Sourdough Discard Pancake Recipe

Sourdough discard pancakes with butter and syrup

Got extra sourdough starter? These Einkorn Pancakes are one of my favorite ways to put that discard to good use. They’re easy to whip up and will melt in your mouth. 

Ingredients:

  • 2 cups einkorn flour
  • 2 teaspoons baking powder
  • 1 teaspoon baking soda
  • 2 tablespoons coconut sugar
  • 1 teaspoon salt
  • 1 cup sourdough discard at room temperature
  • 1 1/2 cups milk at room temp
  • 1 large egg
  • 2 tablespoons coconut or olive oil

Optional Toppings:

  • Grass fed butter
  • Fresh berries
  • Raw honey or 100% organic maple syrup

Instructions:

  1. Mix the wet ingredients: In a medium bowl, whisk together the sourdough discard, milk, egg, and oil until smooth.
  2. Combine the dry ingredients: In a separate large bowl, stir together the einkorn flour, baking powder, baking soda, coconut sugar, and salt.
  3. Bring it all together: Pour the wet mixture into the dry ingredients and stir gently.
  4. Preheat the pan: Heat a large skillet over medium heat.
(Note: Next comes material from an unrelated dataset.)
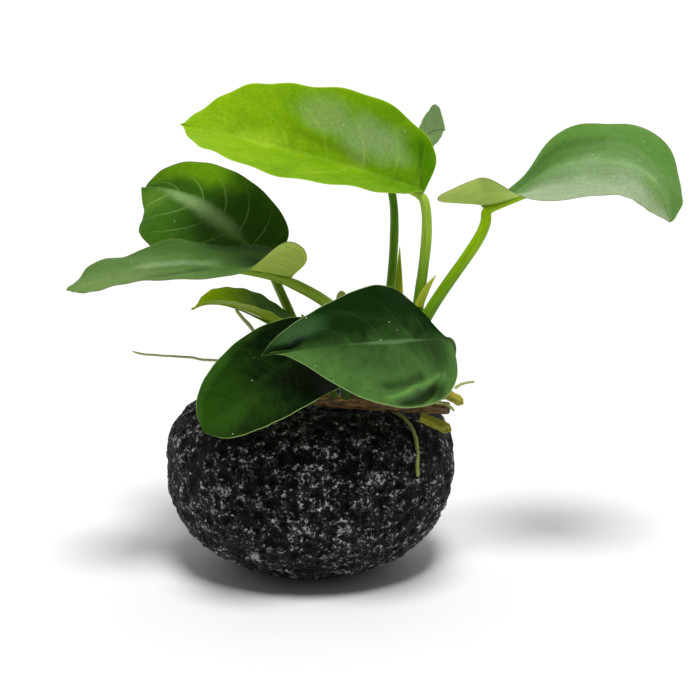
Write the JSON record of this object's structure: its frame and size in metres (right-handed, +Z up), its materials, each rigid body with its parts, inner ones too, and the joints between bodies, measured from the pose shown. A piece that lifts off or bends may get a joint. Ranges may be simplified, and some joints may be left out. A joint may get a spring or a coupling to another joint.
{
  "type": "aquarium plant on a stone",
  "caption": "Small broad-leaved anubias whose creeping rhizome rests on an oval lava stone, with leaves on arching petioles, young shoots, cut leaf stubs and fine roots.",
  "frame": {"origin": "middle of the stone's flat resting face", "axes": "+Z up from the resting face, -Y towards the front of the plant, +X to the right along the long side of the stone, towards the cut end of the rhizome"},
  "size_m": [0.1645, 0.0892, 0.136],
  "materials": {
    "lava_stone": "matte",
    "rhizome_bark": "matte",
    "petiole_green": "satin",
    "young_shoot": "satin",
    "root_skin": "matte",
    "young_leaf": "gloss",
    "mature_leaf": "gloss"
  },
  "bodies": {
    "root": {"stone": "lava_stone", "rhizome": "rhizome_bark", "blade_top": "young_leaf", "petiole_top": "petiole_green", "blade_left_back": "mature_leaf", "petiole_left_back": "petiole_green", "blade_left_low": "mature_leaf", "petiole_left_low": "petiole_green", "blade_right": "mature_leaf", "petiole_right": "petiole_green", "blade_rear": "mature_leaf", "petiole_rear": "petiole_green", "blade_small": "young_leaf", "petiole_small": "petiole_green", "blade_front_left": "mature_leaf", "petiole_front_left": "petiole_green", "blade_front_right": "mature_leaf", "petiole_front_right": "petiole_green", "bud": "young_shoot", "shoot_left": "young_shoot", "scale_leaf_rear": "young_shoot", "scale_leaf_right": "young_shoot", "stub_upper": "young_shoot", "stub_lower": "young_shoot", "root_left_long": "root_skin", "root_left_short": "root_skin", "root_right_fine": "root_skin", "root_right_dark": "root_skin", "root_front": "root_skin", "root_back_left": "root_skin", "root_back_right": "root_skin"}
  },
  "joints": []
}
Add a little grass-fed butter and let it melt, coating the surface.
  5. Cook: Pour about ¼ cup of batter per pancake into the pan. Cook until you see bubbles form on the surface and the edges start to set. Flip and cook another 1–2 minutes or until golden brown and cooked through.
  6. Serve warm: Remove from the pan, top with your favorites, and enjoy immediately!